**Set problem:** Copy the first line of the material below and every later line through the line containing "sheath_grip = 17.4; // [12:0.1:18]", without any other output.

**Dataset excerpt:**
━━━━━━

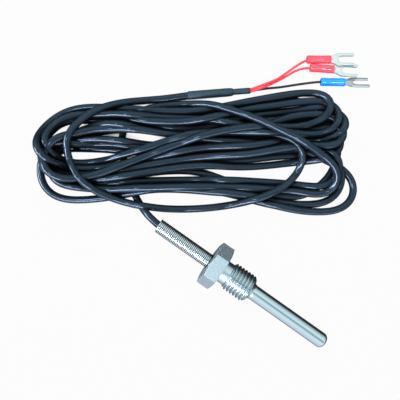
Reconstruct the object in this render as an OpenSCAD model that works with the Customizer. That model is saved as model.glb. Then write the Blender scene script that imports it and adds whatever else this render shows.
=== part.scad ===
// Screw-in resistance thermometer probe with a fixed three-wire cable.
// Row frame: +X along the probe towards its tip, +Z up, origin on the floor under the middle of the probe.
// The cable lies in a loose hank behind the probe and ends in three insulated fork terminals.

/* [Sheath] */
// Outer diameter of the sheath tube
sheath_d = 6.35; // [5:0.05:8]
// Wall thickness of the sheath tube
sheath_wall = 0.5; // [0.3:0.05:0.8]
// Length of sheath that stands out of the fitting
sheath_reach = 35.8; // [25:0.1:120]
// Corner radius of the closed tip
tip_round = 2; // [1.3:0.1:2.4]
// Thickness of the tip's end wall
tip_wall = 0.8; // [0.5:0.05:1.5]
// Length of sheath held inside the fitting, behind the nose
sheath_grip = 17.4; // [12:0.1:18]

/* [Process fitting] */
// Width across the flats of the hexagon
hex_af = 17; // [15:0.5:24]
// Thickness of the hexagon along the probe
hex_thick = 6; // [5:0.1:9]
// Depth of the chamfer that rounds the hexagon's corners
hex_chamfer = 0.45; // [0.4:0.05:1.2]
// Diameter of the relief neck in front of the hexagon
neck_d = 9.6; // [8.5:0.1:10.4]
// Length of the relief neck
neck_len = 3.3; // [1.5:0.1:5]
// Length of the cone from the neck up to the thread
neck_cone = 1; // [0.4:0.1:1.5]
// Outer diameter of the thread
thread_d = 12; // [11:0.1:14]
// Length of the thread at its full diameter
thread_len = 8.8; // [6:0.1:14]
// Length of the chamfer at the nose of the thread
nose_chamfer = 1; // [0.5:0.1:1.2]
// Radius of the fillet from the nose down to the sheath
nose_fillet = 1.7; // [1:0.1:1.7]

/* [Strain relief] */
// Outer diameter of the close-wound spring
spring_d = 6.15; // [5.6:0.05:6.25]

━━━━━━

**Worked solution:**
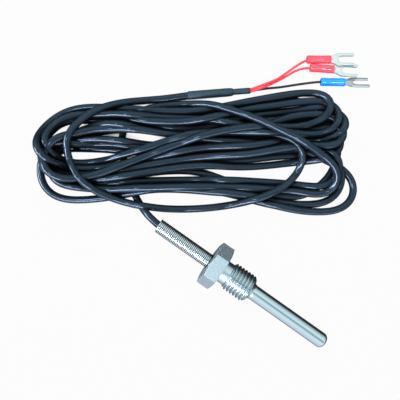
Reconstruct the object in this render as an OpenSCAD model that works with the Customizer. That model is saved as model.glb. Then write the Blender scene script that imports it and adds whatever else this render shows.
=== part.scad ===
// Screw-in resistance thermometer probe with a fixed three-wire cable.
// Row frame: +X along the probe towards its tip, +Z up, origin on the floor under the middle of the probe.
// The cable lies in a loose hank behind the probe and ends in three insulated fork terminals.

/* [Sheath] */
// Outer diameter of the sheath tube
sheath_d = 6.35; // [5:0.05:8]
// Wall thickness of the sheath tube
sheath_wall = 0.5; // [0.3:0.05:0.8]
// Length of sheath that stands out of the fitting
sheath_reach = 35.8; // [25:0.1:120]
// Corner radius of the closed tip
tip_round = 2; // [1.3:0.1:2.4]
// Thickness of the tip's end wall
tip_wall = 0.8; // [0.5:0.05:1.5]
// Length of sheath held inside the fitting, behind the nose
sheath_grip = 17.4; // [12:0.1:18]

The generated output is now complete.